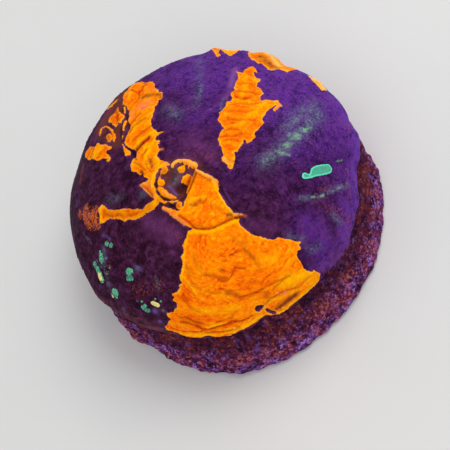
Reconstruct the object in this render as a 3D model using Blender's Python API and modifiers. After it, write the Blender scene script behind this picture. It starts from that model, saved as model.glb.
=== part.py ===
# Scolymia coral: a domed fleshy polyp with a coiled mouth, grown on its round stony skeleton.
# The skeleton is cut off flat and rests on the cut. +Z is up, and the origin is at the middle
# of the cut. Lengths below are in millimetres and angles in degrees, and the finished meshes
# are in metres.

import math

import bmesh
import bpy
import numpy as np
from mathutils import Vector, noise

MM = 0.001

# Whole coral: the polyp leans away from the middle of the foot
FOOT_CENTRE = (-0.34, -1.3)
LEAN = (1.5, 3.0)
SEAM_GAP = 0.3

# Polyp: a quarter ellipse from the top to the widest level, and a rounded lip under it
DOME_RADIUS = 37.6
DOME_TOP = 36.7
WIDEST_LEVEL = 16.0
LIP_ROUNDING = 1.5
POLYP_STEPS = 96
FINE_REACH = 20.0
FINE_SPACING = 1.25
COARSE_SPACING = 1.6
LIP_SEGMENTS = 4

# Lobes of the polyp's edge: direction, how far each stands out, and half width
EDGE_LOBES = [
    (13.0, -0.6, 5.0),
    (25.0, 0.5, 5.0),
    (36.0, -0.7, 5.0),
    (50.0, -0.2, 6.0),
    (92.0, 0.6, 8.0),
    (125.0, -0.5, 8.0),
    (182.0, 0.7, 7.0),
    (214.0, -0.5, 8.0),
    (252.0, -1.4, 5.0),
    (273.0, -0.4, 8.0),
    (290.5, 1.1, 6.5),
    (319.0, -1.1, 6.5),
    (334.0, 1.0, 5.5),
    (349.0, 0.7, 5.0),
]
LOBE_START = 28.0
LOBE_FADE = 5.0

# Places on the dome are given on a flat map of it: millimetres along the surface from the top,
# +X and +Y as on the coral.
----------
Problem requirements
Copy out the full material exactly as it appears.

Completed exercise
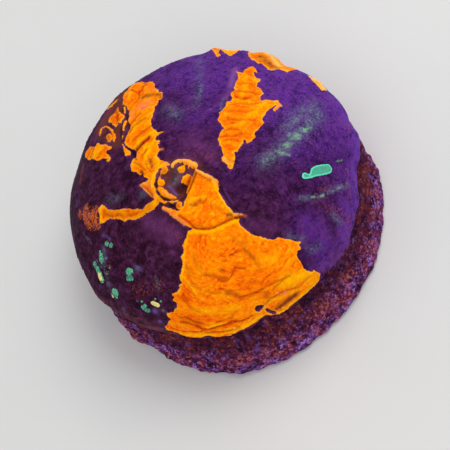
Reconstruct the object in this render as a 3D model using Blender's Python API and modifiers. After it, write the Blender scene script behind this picture. It starts from that model, saved as model.glb.
=== part.py ===
# Scolymia coral: a domed fleshy polyp with a coiled mouth, grown on its round stony skeleton.
# The skeleton is cut off flat and rests on the cut. +Z is up, and the origin is at the middle
# of the cut. Lengths below are in millimetres and angles in degrees, and the finished meshes
# are in metres.

import math

import bmesh
import bpy
import numpy as np
from mathutils import Vector, noise

MM = 0.001

# Whole coral: the polyp leans away from the middle of the foot
FOOT_CENTRE = (-0.34, -1.3)
LEAN = (1.5, 3.0)
SEAM_GAP = 0.3

# Polyp: a quarter ellipse from the top to the widest level, and a rounded lip under it
DOME_RADIUS = 37.6
DOME_TOP = 36.7
WIDEST_LEVEL = 16.0
LIP_ROUNDING = 1.5
POLYP_STEPS = 96
FINE_REACH = 20.0
FINE_SPACING = 1.25
COARSE_SPACING = 1.6
LIP_SEGMENTS = 4

# Lobes of the polyp's edge: direction, how far each stands out, and half width
EDGE_LOBES = [
    (13.0, -0.6, 5.0),
    (25.0, 0.5, 5.0),
    (36.0, -0.7, 5.0),
    (50.0, -0.2, 6.0),
    (92.0, 0.6, 8.0),
    (125.0, -0.5, 8.0),
    (182.0, 0.7, 7.0),
    (214.0, -0.5, 8.0),
    (252.0, -1.4, 5.0),
    (273.0, -0.4, 8.0),
    (290.5, 1.1, 6.5),
    (319.0, -1.1, 6.5),
    (334.0, 1.0, 5.5),
    (349.0, 0.7, 5.0),
]
LOBE_START = 28.0
LOBE_FADE = 5.0

# Places on the dome are given on a flat map of it: millimetres along the surface from the top,
# +X and +Y as on the coral.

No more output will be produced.